-- START OF Data to use --

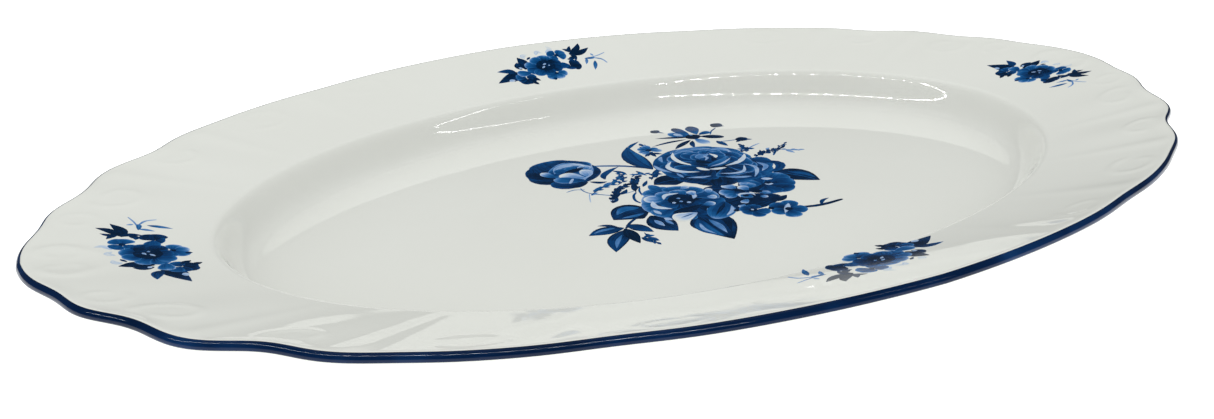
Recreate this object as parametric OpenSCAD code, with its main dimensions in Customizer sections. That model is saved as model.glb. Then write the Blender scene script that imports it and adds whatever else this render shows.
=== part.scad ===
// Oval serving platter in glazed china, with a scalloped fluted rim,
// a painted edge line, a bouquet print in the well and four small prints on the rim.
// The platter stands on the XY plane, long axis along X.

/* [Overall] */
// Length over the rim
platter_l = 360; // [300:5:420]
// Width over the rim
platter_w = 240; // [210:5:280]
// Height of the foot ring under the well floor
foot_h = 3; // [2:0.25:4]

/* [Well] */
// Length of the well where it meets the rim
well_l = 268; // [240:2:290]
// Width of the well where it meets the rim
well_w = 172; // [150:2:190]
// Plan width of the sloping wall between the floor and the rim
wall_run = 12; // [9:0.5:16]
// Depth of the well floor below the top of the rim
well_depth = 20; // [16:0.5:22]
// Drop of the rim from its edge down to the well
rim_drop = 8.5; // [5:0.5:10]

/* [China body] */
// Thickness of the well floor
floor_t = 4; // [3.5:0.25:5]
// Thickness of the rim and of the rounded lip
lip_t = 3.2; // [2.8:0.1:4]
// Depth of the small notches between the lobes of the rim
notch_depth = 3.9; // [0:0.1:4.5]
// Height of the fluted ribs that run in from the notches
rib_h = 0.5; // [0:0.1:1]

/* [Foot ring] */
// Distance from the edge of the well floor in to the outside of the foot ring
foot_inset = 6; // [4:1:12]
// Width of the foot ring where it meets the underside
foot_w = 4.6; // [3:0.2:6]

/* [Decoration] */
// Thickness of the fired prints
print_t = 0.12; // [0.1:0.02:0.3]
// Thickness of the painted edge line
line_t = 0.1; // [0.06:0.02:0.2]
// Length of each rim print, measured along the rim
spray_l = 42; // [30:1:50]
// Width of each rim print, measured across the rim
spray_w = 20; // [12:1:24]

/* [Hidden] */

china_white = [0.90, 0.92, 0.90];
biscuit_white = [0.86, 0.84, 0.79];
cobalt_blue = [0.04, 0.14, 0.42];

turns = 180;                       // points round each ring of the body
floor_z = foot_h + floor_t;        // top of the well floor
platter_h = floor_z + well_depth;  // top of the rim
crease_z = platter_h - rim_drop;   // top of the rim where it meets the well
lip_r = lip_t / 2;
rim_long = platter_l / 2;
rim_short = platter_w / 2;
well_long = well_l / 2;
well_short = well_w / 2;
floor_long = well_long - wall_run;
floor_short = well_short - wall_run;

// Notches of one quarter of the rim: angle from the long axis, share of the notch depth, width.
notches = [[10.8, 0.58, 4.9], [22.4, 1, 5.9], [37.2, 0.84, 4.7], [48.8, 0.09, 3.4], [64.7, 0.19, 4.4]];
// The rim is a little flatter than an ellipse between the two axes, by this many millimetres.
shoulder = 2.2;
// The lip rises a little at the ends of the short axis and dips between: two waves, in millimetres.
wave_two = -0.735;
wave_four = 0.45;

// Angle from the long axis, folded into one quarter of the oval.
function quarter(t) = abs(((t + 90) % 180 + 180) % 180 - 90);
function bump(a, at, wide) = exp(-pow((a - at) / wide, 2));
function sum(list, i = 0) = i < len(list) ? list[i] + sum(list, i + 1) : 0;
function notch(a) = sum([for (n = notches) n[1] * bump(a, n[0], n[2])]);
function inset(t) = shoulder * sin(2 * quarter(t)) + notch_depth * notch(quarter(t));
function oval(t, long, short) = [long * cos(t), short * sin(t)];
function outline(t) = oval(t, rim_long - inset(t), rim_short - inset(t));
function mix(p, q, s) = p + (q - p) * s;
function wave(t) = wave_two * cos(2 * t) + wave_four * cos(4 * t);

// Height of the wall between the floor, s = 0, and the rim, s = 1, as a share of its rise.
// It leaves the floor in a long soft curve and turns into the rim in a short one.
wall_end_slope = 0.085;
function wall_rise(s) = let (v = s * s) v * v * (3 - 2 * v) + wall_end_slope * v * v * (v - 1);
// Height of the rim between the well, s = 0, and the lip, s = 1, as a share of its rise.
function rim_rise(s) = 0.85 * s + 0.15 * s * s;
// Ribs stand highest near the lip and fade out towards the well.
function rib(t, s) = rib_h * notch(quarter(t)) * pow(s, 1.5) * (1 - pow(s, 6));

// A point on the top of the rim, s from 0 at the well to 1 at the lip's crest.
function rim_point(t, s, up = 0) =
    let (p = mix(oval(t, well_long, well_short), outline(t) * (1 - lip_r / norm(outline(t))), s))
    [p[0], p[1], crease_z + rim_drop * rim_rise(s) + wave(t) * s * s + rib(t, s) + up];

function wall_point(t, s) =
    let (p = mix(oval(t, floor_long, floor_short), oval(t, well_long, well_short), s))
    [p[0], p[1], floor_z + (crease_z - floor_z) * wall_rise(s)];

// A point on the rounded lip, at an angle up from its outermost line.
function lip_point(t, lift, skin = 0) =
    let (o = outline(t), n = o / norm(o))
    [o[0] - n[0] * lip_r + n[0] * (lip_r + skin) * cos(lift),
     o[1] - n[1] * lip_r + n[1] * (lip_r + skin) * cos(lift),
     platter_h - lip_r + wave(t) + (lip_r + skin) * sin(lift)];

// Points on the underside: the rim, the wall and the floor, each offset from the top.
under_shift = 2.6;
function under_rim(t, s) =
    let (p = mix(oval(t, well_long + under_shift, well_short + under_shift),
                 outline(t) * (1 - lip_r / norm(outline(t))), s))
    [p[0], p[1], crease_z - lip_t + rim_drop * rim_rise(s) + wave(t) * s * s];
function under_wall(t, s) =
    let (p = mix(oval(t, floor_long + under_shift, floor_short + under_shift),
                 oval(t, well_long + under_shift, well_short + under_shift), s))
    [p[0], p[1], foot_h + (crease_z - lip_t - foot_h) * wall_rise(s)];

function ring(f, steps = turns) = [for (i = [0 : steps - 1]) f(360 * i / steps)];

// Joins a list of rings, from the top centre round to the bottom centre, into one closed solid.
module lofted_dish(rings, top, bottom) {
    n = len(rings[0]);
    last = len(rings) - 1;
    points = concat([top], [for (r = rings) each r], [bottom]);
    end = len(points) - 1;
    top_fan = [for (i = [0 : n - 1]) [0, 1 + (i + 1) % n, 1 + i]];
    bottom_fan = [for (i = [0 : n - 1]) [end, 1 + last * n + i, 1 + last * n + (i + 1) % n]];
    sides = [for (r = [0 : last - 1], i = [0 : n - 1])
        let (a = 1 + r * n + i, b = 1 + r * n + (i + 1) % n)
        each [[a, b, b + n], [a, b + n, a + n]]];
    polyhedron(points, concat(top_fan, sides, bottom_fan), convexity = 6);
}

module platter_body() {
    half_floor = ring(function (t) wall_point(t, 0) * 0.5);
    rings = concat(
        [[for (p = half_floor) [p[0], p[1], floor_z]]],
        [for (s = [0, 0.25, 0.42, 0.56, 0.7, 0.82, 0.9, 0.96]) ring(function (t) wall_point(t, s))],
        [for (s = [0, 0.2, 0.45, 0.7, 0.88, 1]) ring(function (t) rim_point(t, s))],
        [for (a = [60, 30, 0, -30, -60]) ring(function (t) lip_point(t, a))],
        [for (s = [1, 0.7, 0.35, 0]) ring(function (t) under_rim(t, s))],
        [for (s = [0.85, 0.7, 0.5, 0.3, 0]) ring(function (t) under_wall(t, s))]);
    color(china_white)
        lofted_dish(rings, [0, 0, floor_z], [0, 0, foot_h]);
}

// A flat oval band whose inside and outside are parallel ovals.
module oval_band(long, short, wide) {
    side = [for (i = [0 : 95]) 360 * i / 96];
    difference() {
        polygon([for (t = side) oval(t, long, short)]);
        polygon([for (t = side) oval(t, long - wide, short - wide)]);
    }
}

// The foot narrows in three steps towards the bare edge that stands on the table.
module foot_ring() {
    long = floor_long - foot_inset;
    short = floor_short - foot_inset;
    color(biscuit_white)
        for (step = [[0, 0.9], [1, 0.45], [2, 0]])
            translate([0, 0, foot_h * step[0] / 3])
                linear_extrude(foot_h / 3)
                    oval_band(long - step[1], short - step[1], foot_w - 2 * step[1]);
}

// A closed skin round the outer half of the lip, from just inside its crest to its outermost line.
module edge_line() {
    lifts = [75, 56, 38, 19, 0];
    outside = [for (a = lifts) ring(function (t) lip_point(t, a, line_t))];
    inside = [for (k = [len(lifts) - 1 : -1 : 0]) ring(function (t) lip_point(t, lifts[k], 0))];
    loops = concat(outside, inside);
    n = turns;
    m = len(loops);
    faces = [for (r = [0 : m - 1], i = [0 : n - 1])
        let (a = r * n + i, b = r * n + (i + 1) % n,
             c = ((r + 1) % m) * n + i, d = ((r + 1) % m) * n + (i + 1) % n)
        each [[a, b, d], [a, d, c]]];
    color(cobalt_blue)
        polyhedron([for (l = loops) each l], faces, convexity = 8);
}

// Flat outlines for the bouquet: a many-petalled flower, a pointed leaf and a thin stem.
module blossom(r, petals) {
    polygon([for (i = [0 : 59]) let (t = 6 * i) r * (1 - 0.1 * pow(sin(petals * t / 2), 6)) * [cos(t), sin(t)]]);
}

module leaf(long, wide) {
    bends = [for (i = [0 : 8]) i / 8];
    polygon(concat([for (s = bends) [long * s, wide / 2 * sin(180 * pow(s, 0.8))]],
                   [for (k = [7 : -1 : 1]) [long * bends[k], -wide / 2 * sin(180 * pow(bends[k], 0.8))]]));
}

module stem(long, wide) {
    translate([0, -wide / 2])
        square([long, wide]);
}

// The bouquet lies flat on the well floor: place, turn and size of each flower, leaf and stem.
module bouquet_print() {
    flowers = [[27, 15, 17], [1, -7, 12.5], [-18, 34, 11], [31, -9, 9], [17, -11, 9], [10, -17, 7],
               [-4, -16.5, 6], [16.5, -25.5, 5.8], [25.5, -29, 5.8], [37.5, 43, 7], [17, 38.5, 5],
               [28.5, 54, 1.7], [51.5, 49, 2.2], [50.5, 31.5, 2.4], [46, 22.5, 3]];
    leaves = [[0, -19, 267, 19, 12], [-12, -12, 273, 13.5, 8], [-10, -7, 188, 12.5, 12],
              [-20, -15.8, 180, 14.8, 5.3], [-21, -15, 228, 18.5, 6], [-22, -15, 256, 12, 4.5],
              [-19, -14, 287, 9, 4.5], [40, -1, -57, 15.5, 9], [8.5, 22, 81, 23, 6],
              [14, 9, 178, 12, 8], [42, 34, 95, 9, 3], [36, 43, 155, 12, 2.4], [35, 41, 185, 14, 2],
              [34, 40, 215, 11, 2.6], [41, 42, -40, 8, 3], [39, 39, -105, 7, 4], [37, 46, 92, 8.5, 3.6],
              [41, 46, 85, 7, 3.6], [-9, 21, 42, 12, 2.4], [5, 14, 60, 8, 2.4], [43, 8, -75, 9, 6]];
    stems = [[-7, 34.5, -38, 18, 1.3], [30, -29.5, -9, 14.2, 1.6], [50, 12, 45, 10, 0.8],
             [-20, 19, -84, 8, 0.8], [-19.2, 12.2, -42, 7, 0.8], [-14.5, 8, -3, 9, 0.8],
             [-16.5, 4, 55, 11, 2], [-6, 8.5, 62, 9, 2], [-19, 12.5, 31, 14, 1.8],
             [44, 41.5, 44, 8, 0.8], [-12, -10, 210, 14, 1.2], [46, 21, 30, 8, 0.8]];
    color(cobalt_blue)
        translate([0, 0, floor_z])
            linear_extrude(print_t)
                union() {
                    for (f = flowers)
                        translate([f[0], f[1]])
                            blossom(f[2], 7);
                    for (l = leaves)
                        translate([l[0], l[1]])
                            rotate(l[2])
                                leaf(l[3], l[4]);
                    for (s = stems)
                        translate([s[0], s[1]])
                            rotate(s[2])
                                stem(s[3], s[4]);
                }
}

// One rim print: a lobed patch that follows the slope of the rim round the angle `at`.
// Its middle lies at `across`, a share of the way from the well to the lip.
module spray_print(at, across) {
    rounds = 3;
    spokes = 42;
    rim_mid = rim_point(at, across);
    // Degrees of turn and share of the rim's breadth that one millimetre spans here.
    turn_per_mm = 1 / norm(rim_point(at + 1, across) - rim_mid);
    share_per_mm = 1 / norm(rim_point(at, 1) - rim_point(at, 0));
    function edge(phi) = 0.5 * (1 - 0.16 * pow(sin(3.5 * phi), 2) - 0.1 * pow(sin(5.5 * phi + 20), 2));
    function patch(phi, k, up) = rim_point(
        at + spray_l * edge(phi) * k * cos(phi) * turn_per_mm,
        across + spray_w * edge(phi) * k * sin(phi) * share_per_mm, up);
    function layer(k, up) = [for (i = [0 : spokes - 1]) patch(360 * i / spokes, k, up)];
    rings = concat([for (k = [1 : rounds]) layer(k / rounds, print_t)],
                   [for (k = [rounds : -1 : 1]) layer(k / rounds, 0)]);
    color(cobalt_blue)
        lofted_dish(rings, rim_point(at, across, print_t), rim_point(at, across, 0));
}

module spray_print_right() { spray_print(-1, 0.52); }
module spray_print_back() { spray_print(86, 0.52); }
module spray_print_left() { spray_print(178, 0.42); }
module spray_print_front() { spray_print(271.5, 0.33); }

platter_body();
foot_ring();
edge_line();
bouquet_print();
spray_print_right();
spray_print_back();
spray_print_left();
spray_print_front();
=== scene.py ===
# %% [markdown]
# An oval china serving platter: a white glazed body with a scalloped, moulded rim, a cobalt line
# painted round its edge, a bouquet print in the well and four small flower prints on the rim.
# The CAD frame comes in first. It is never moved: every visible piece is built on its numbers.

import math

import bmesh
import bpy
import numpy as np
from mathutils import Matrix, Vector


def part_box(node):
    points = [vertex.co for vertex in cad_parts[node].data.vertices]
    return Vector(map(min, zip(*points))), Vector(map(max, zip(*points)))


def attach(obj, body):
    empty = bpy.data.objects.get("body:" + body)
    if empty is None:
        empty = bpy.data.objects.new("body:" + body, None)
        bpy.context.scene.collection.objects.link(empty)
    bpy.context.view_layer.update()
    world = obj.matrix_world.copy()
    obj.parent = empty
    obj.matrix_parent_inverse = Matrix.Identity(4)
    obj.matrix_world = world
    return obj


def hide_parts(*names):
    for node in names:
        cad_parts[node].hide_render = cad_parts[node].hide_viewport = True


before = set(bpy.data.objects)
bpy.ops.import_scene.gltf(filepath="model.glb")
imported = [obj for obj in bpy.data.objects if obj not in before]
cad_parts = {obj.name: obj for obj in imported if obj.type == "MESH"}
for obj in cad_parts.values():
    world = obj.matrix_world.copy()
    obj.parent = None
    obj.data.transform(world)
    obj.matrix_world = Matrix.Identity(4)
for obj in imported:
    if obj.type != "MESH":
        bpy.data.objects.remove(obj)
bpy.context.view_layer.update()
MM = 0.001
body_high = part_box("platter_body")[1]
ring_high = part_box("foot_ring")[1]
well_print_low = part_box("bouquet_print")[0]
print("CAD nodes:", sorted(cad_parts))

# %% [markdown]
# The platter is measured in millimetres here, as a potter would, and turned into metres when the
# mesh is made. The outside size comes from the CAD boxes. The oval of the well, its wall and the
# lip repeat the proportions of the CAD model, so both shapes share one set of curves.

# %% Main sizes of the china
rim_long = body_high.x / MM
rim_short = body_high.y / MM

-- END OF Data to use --
-- START OF Data to use --

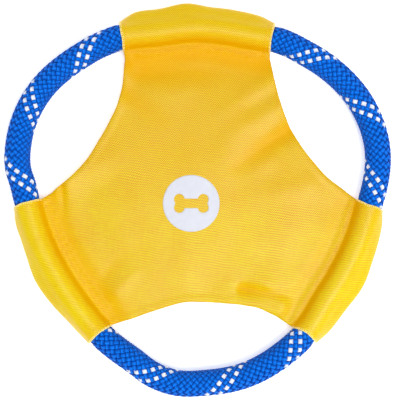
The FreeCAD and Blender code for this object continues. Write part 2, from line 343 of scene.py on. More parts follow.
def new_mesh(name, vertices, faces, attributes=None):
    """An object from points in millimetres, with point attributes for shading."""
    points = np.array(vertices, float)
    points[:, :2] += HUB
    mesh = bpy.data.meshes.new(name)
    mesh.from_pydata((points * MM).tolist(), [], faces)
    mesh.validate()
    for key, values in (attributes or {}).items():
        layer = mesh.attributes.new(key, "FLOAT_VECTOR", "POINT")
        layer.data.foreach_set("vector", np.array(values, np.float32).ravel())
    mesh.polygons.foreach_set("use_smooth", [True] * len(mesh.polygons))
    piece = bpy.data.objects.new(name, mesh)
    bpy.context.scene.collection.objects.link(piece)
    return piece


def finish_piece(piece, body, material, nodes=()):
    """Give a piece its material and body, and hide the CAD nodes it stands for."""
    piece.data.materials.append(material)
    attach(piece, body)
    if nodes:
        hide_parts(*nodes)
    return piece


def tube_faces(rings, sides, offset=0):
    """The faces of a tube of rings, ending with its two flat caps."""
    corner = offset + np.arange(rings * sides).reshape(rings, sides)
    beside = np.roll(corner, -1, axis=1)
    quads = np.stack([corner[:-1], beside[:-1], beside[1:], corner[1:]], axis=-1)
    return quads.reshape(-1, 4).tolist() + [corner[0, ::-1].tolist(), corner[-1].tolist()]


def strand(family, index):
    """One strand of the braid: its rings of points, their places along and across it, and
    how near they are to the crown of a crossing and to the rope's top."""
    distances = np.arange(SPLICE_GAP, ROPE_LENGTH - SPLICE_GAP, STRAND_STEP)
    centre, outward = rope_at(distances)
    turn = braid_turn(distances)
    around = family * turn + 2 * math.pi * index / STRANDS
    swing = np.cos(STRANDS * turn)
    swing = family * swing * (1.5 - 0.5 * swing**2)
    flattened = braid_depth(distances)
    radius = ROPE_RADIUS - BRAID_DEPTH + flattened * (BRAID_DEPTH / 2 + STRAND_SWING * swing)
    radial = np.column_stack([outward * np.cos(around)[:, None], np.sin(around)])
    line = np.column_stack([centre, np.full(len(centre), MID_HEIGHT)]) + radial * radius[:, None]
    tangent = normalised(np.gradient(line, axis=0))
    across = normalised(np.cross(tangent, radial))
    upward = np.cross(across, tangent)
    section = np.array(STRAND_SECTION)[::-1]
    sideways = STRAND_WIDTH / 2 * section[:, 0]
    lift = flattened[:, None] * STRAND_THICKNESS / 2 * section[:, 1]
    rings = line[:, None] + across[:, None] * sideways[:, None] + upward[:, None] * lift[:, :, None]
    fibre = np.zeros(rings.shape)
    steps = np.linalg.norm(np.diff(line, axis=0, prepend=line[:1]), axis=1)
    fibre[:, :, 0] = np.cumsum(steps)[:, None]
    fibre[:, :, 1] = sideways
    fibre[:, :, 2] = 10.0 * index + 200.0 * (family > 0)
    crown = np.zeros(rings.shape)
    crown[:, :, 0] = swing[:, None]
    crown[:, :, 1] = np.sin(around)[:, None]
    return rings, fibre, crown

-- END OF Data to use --

→ Given exercise
The required output is an exact reproduction of the lines starting at the one that contains "Recreate this object" and ending at the one that contains "foot_h = 3; // [2:0.25:4]". Both boundary lines belong to it.

→ Response to the exercise
Recreate this object as parametric OpenSCAD code, with its main dimensions in Customizer sections. That model is saved as model.glb. Then write the Blender scene script that imports it and adds whatever else this render shows.
=== part.scad ===
// Oval serving platter in glazed china, with a scalloped fluted rim,
// a painted edge line, a bouquet print in the well and four small prints on the rim.
// The platter stands on the XY plane, long axis along X.

/* [Overall] */
// Length over the rim
platter_l = 360; // [300:5:420]
// Width over the rim
platter_w = 240; // [210:5:280]
// Height of the foot ring under the well floor
foot_h = 3; // [2:0.25:4]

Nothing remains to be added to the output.